[CAD and scene scripts]

• • • • • • •

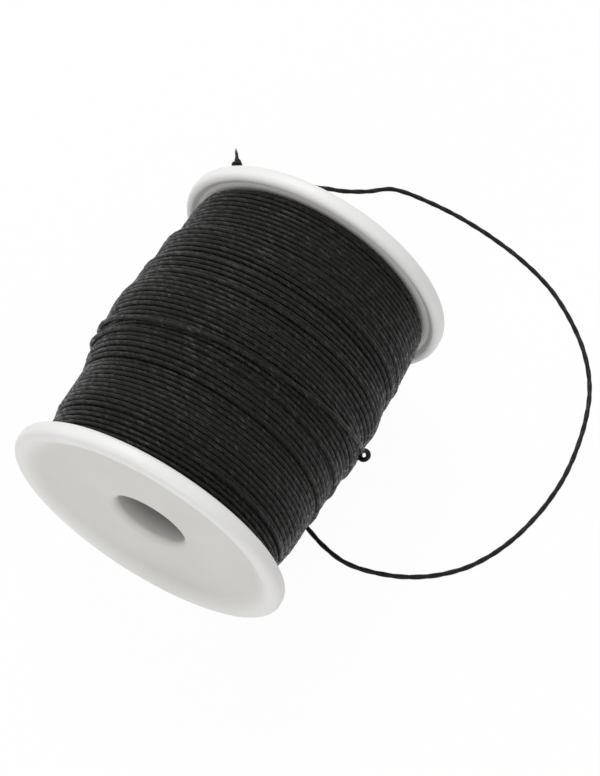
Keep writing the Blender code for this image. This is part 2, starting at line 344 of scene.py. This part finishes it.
def threadObject(name, sweeps, material):
    # One object from one or more sweeps, each closed by its two end caps, which have a spot of their own
    # in the bake map.
    points, faces, strand, bake, base = [], [], [], [], 0
    for ringPoints, quads, strandMap, bakeMap in sweeps:
        points.append(ringPoints)
        faces += (quads + base).tolist()
        strand.append(strandMap.reshape(-1, 2))
        bake.append(bakeMap.reshape(-1, 2))
        sides = int(quads[0, 1] - quads[0, 0])
        last = len(ringPoints) - sides
        angle = np.arange(sides) * 2 * math.pi / sides
        startCap, endCap = range(sides), range(last + sides - 1, last - 1, -1)
        for cap, length in ((startCap, strandMap[0, 0, 0]), (endCap, strandMap[-1, 1, 0])):
            faces.append([base + index for index in cap])
            strand.append(np.stack([np.full(sides, length), angle / (2 * math.pi)], axis=1))
            bake.append(np.stack([0.5 + 0.01 * np.cos(angle), 0.985 + 0.01 * np.sin(angle)], axis=1))
        base += len(ringPoints)
    obj = meshObject(name, np.vstack(points), faces, material)
    for label, values in (("strand", strand), ("OFBake", bake)):
        layer = obj.data.uv_layers.new(name=label)
        layer.data.foreach_set("uv", np.vstack(values).astype(np.float32).ravel())
    obj.data.uv_layers.active = obj.data.uv_layers["strand"]
    return obj


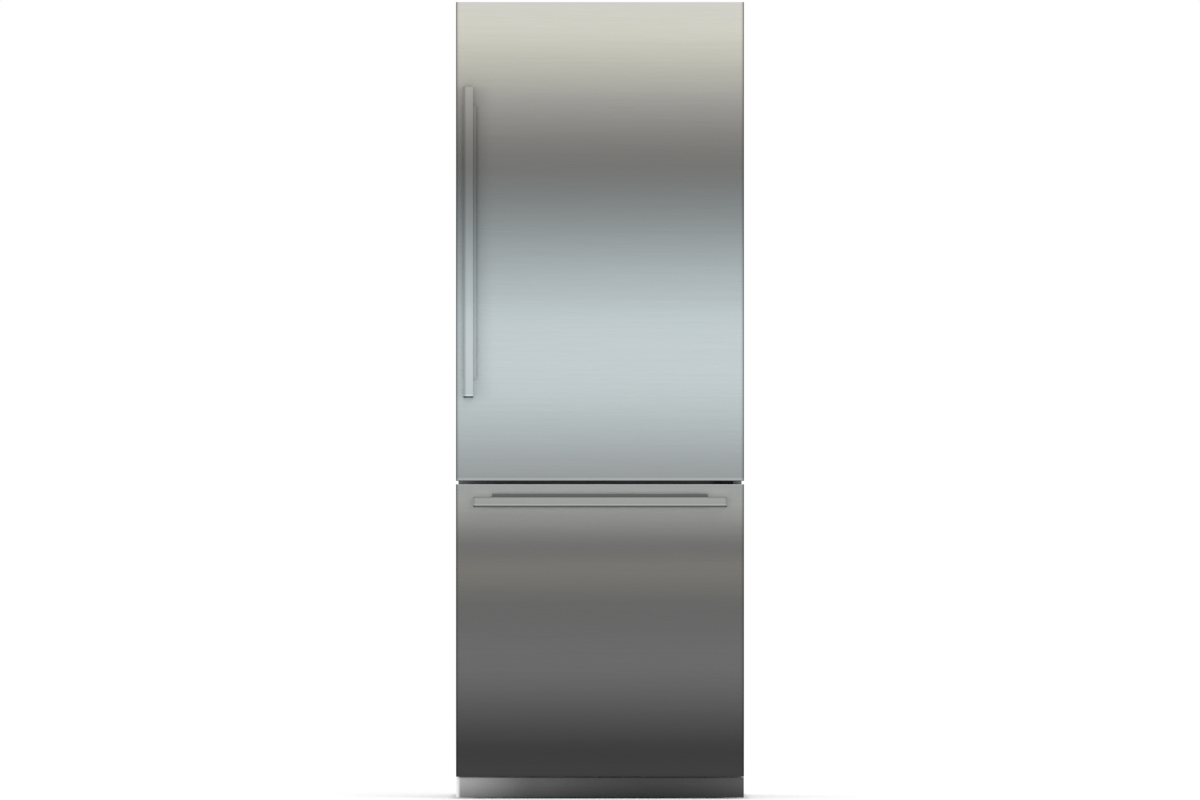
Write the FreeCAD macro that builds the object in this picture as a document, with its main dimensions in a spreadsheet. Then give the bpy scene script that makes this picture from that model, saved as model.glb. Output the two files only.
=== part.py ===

• • • • • • •

Task objective
Write out the data exactly as it stands.

Exercise result
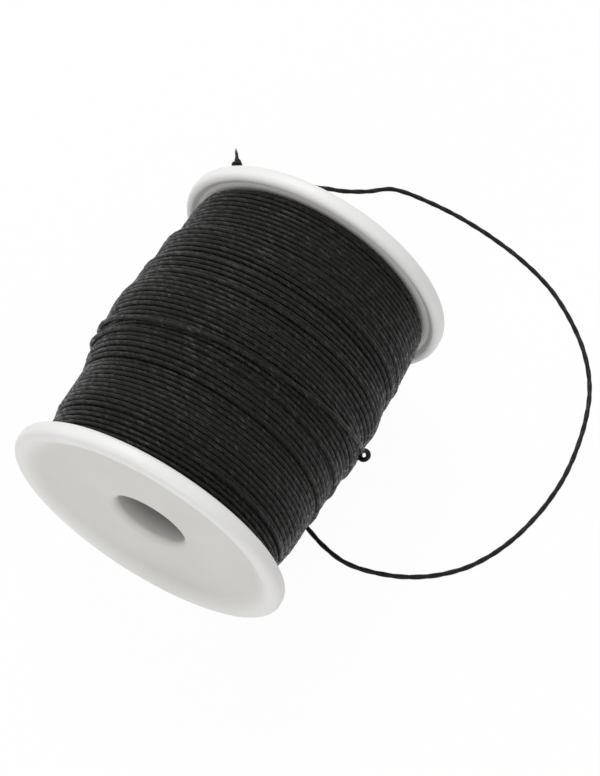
Keep writing the Blender code for this image. This is part 2, starting at line 344 of scene.py. This part finishes it.
def threadObject(name, sweeps, material):
    # One object from one or more sweeps, each closed by its two end caps, which have a spot of their own
    # in the bake map.
    points, faces, strand, bake, base = [], [], [], [], 0
    for ringPoints, quads, strandMap, bakeMap in sweeps:
        points.append(ringPoints)
        faces += (quads + base).tolist()
        strand.append(strandMap.reshape(-1, 2))
        bake.append(bakeMap.reshape(-1, 2))
        sides = int(quads[0, 1] - quads[0, 0])
        last = len(ringPoints) - sides
        angle = np.arange(sides) * 2 * math.pi / sides
        startCap, endCap = range(sides), range(last + sides - 1, last - 1, -1)
        for cap, length in ((startCap, strandMap[0, 0, 0]), (endCap, strandMap[-1, 1, 0])):
            faces.append([base + index for index in cap])
            strand.append(np.stack([np.full(sides, length), angle / (2 * math.pi)], axis=1))
            bake.append(np.stack([0.5 + 0.01 * np.cos(angle), 0.985 + 0.01 * np.sin(angle)], axis=1))
        base += len(ringPoints)
    obj = meshObject(name, np.vstack(points), faces, material)
    for label, values in (("strand", strand), ("OFBake", bake)):
        layer = obj.data.uv_layers.new(name=label)
        layer.data.foreach_set("uv", np.vstack(values).astype(np.float32).ravel())
    obj.data.uv_layers.active = obj.data.uv_layers["strand"]
    return obj


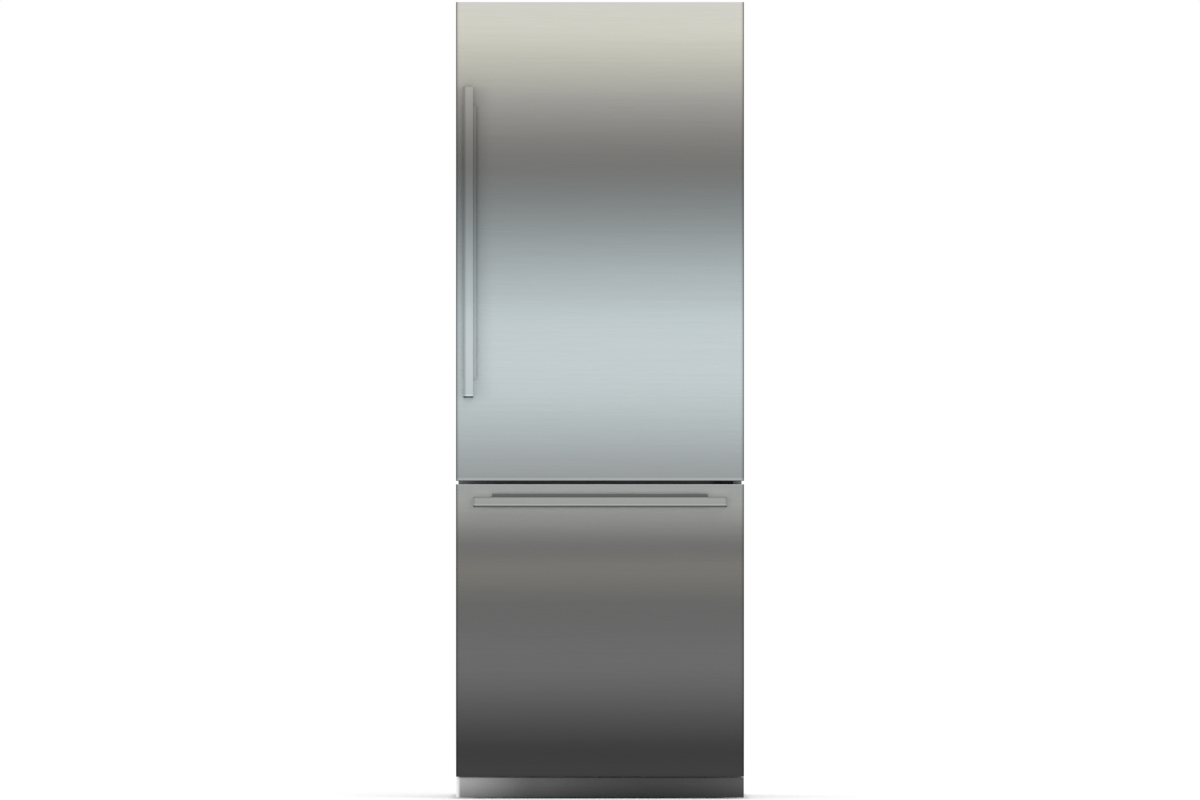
Write the FreeCAD macro that builds the object in this picture as a document, with its main dimensions in a spreadsheet. Then give the bpy scene script that makes this picture from that model, saved as model.glb. Output the two files only.
=== part.py ===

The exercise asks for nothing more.